/---

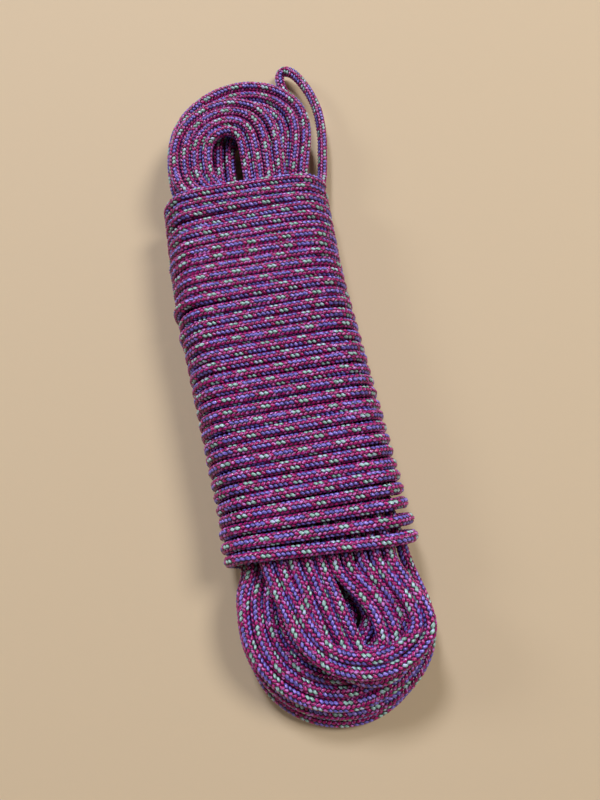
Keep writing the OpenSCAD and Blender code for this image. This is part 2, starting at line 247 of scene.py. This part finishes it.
def foldAfter(run):
    far = run % 2 == 0
    end, turn, middle = (hank["far"], 1, farFold) if far else (hank["near"], -1, nearFold)
    layer, loop = layerOf(run + 1), loopOf(run)
    first = end["radii"][layer] + end["steps"][layer] * loop
    second = end["radii"][layer] + end["steps"][layer] * loopOf(run + 1)
    middle -= turn * end["short"][layer]
    raised = layer == topNumber and not far
    if raised:
        middle = nearFold + topLayer["nearMiddle"][loop]
    half = math.pi / 2 / hank["rings"]
    points = []
    for k in range(hank["rings"]):
        a = half * (2 * k + 1)
        r = (first + (second - first) * a / math.pi) / math.cos(half)
        deep, lift = r, 0
        if raised:
            deep, lift = topLayer["nearDepth"][loop] / math.cos(half), topLayer["nearLift"][loop]
        elif layer == topNumber:
            lift = topLayer["farLift"][loop] * math.sin(a)
            r += topLayer["farOpen"][loop] * math.sin(a)
            deep = r
        y = middle + turn * deep * math.sin(a)
        points.append((end["shift"][layer] + turn * r * math.cos(a), y, layerZ(layer, y) + lift))
    return points


def hankRoute():
    points = []
    for run in range(lastRun + 1):
        points += rightRun(run) if run % 2 == 0 else leftRun(run)
        if run < lastRun:
            points += foldAfter(run)
    return points


# How much further the first turns lean than the others
def opening(t):
    lean = winding["firstLean"] + (winding["lean"] - winding["firstLean"]) * min(1, t / winding["leanRamp"])
    return math.tan(math.radians(lean)) - math.tan(math.radians(winding["lean"]))


def wrapPoint(k):
    ringAngle = 360 / winding["rings"]
    a = math.radians(90 - ringAngle * (k + 0.5))
    bend = topCorner if math.sin(a) > 0 else corner
    r = bend / math.cos(math.radians(ringAngle / 2))
    x = math.copysign(halfWide - bend, math.cos(a)) + r * math.cos(a)
    z = math.copysign(halfHigh - bend, math.sin(a)) + r * math.sin(a)
    t = k / winding["rings"]
    y = startY + winding["step"] * t + x * math.tan(math.radians(winding["lean"]))
    y += (x + halfWide) * opening(t)
    return (x, y, middleZ + z)


def beyond(x, start, over):
    return ease((x - start) / over)


# The same point of the winding as a hand leaves it: turns part here and there and fall off at the corners
def handLaid(point, k):
    x, y, z = point
    t = k / winding["rings"]
    late = ease((t - handLay["fallFrom"]) / (winding["turns"] - handLay["fallFrom"]))
    rightFall, *rightSide = handLay["rightFall"]
    leftFall, *leftSide = handLay["leftFall"]
    y -= late * (rightFall * beyond(x, *rightSide) + leftFall * beyond(-x, *leftSide))
    for place, amount in handLay["openings"]:
        away = t - place
        parted = math.copysign(max(0.0, 1 - abs(away) / handLay["openingTurns"]), away)
        y += beyond(-x, *handLay["openingSide"]) * amount * parted
    for place, amount in handLay["bulges"]:
        near = math.exp(-((t - place) / handLay["bulgeTurns"]) ** 2)
        x -= amount * near * beyond(-x, *handLay["bulgeSide"])
    for place, amount in handLay["rightBulges"]:
        near = math.exp(-((t - place) / handLay["rightBulgeTurns"]) ** 2)
        x += amount * near * beyond(x, *handLay["bulgeSide"])
    lift = float(np.interp(t, handLay["liftTurns"], handLay["liftBy"]))
    y += lift * (x + halfWide) / (2 * halfWide)
    n = int(math.floor(t))
    wave = sum(math.sin(byTurn * n + begin + byX * x) for byTurn, begin, byX in handLay["waves"])
    y += handLay["uneven"] / len(handLay["waves"]) * wave
    byTurn, byX = handLay["heightWave"]
    z += handLay["uneven"] * math.sin(byTurn * n + byX * x) * (1 if z > middleZ else 0)
    return (x, y, z)


# Route points from the inner end to the tail end, and the numbers of the points where pieces meet
def ropeRoute():
    route = hankRoute()[::-1]
    joined = [len(route) - 1]
    start = route[-1]
    route.append((start[0], start[1] - diameter, start[2]))
    for x, y, z in leadRoute:
        route.append((start[0] + x * diameter, start[1] + y * diameter, floorZ + (start[2] - floorZ) * z))
    splitRing = winding["rings"] * winding["splitTurn"] + winding["meetPoint"]
    lastRing = winding["rings"] * winding["turns"] + winding["meetPoint"]
    for k in range(winding["rings"] // 2, lastRing + 1):
        route.append(handLaid(wrapPoint(k), k))
        if k == splitRing:
            joined.append(len(route) - 1)
    joined.append(len(route) - 1)
    end = np.array(route[-1])
    ahead = np.array(wrapPoint(lastRing + 1)) - end
    ahead = ahead / np.linalg.norm(ahead)
    for onward in winding["runOn"]:
        route.append(tuple(end + ahead * diameter * onward))
    route += [(x, y - startY, z) for x, y, z in bightRoute]
    route.append(tailEnd)
    route.append((tailEnd[0], tailEnd[1] - rope["end"], tailEnd[2]))
    return np.array(route, float), joined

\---

▶ **YOUR INSTRUCTIONS**
Without leaving anything out, quote all the data.

▶ **SOLUTION**
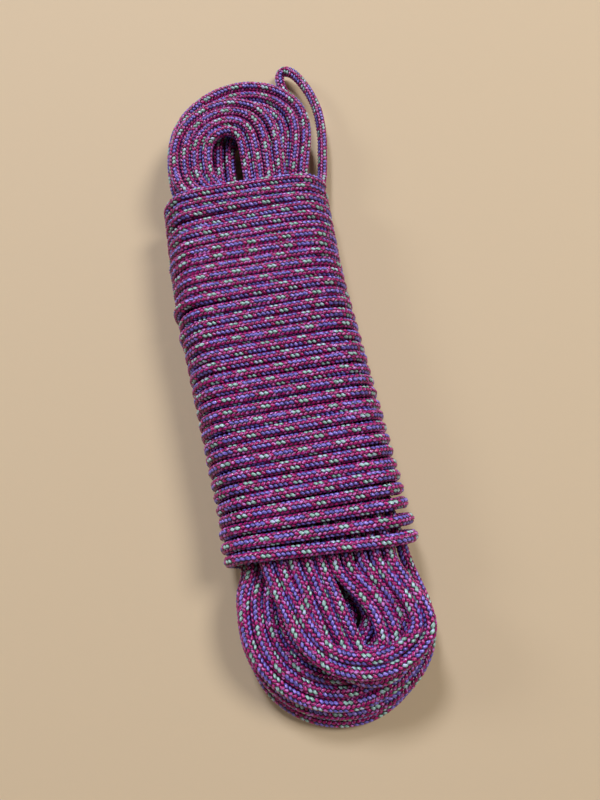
Keep writing the OpenSCAD and Blender code for this image. This is part 2, starting at line 247 of scene.py. This part finishes it.
def foldAfter(run):
    far = run % 2 == 0
    end, turn, middle = (hank["far"], 1, farFold) if far else (hank["near"], -1, nearFold)
    layer, loop = layerOf(run + 1), loopOf(run)
    first = end["radii"][layer] + end["steps"][layer] * loop
    second = end["radii"][layer] + end["steps"][layer] * loopOf(run + 1)
    middle -= turn * end["short"][layer]
    raised = layer == topNumber and not far
    if raised:
        middle = nearFold + topLayer["nearMiddle"][loop]
    half = math.pi / 2 / hank["rings"]
    points = []
    for k in range(hank["rings"]):
        a = half * (2 * k + 1)
        r = (first + (second - first) * a / math.pi) / math.cos(half)
        deep, lift = r, 0
        if raised:
            deep, lift = topLayer["nearDepth"][loop] / math.cos(half), topLayer["nearLift"][loop]
        elif layer == topNumber:
            lift = topLayer["farLift"][loop] * math.sin(a)
            r += topLayer["farOpen"][loop] * math.sin(a)
            deep = r
        y = middle + turn * deep * math.sin(a)
        points.append((end["shift"][layer] + turn * r * math.cos(a), y, layerZ(layer, y) + lift))
    return points


def hankRoute():
    points = []
    for run in range(lastRun + 1):
        points += rightRun(run) if run % 2 == 0 else leftRun(run)
        if run < lastRun:
            points += foldAfter(run)
    return points


# How much further the first turns lean than the others
def opening(t):
    lean = winding["firstLean"] + (winding["lean"] - winding["firstLean"]) * min(1, t / winding["leanRamp"])
    return math.tan(math.radians(lean)) - math.tan(math.radians(winding["lean"]))


def wrapPoint(k):
    ringAngle = 360 / winding["rings"]
    a = math.radians(90 - ringAngle * (k + 0.5))
    bend = topCorner if math.sin(a) > 0 else corner
    r = bend / math.cos(math.radians(ringAngle / 2))
    x = math.copysign(halfWide - bend, math.cos(a)) + r * math.cos(a)
    z = math.copysign(halfHigh - bend, math.sin(a)) + r * math.sin(a)
    t = k / winding["rings"]
    y = startY + winding["step"] * t + x * math.tan(math.radians(winding["lean"]))
    y += (x + halfWide) * opening(t)
    return (x, y, middleZ + z)


def beyond(x, start, over):
    return ease((x - start) / over)


# The same point of the winding as a hand leaves it: turns part here and there and fall off at the corners
def handLaid(point, k):
    x, y, z = point
    t = k / winding["rings"]
    late = ease((t - handLay["fallFrom"]) / (winding["turns"] - handLay["fallFrom"]))
    rightFall, *rightSide = handLay["rightFall"]
    leftFall, *leftSide = handLay["leftFall"]
    y -= late * (rightFall * beyond(x, *rightSide) + leftFall * beyond(-x, *leftSide))
    for place, amount in handLay["openings"]:
        away = t - place
        parted = math.copysign(max(0.0, 1 - abs(away) / handLay["openingTurns"]), away)
        y += beyond(-x, *handLay["openingSide"]) * amount * parted
    for place, amount in handLay["bulges"]:
        near = math.exp(-((t - place) / handLay["bulgeTurns"]) ** 2)
        x -= amount * near * beyond(-x, *handLay["bulgeSide"])
    for place, amount in handLay["rightBulges"]:
        near = math.exp(-((t - place) / handLay["rightBulgeTurns"]) ** 2)
        x += amount * near * beyond(x, *handLay["bulgeSide"])
    lift = float(np.interp(t, handLay["liftTurns"], handLay["liftBy"]))
    y += lift * (x + halfWide) / (2 * halfWide)
    n = int(math.floor(t))
    wave = sum(math.sin(byTurn * n + begin + byX * x) for byTurn, begin, byX in handLay["waves"])
    y += handLay["uneven"] / len(handLay["waves"]) * wave
    byTurn, byX = handLay["heightWave"]
    z += handLay["uneven"] * math.sin(byTurn * n + byX * x) * (1 if z > middleZ else 0)
    return (x, y, z)


# Route points from the inner end to the tail end, and the numbers of the points where pieces meet
def ropeRoute():
    route = hankRoute()[::-1]
    joined = [len(route) - 1]
    start = route[-1]
    route.append((start[0], start[1] - diameter, start[2]))
    for x, y, z in leadRoute:
        route.append((start[0] + x * diameter, start[1] + y * diameter, floorZ + (start[2] - floorZ) * z))
    splitRing = winding["rings"] * winding["splitTurn"] + winding["meetPoint"]
    lastRing = winding["rings"] * winding["turns"] + winding["meetPoint"]
    for k in range(winding["rings"] // 2, lastRing + 1):
        route.append(handLaid(wrapPoint(k), k))
        if k == splitRing:
            joined.append(len(route) - 1)
    joined.append(len(route) - 1)
    end = np.array(route[-1])
    ahead = np.array(wrapPoint(lastRing + 1)) - end
    ahead = ahead / np.linalg.norm(ahead)
    for onward in winding["runOn"]:
        route.append(tuple(end + ahead * diameter * onward))
    route += [(x, y - startY, z) for x, y, z in bightRoute]
    route.append(tailEnd)
    route.append((tailEnd[0], tailEnd[1] - rope["end"], tailEnd[2]))
    return np.array(route, float), joined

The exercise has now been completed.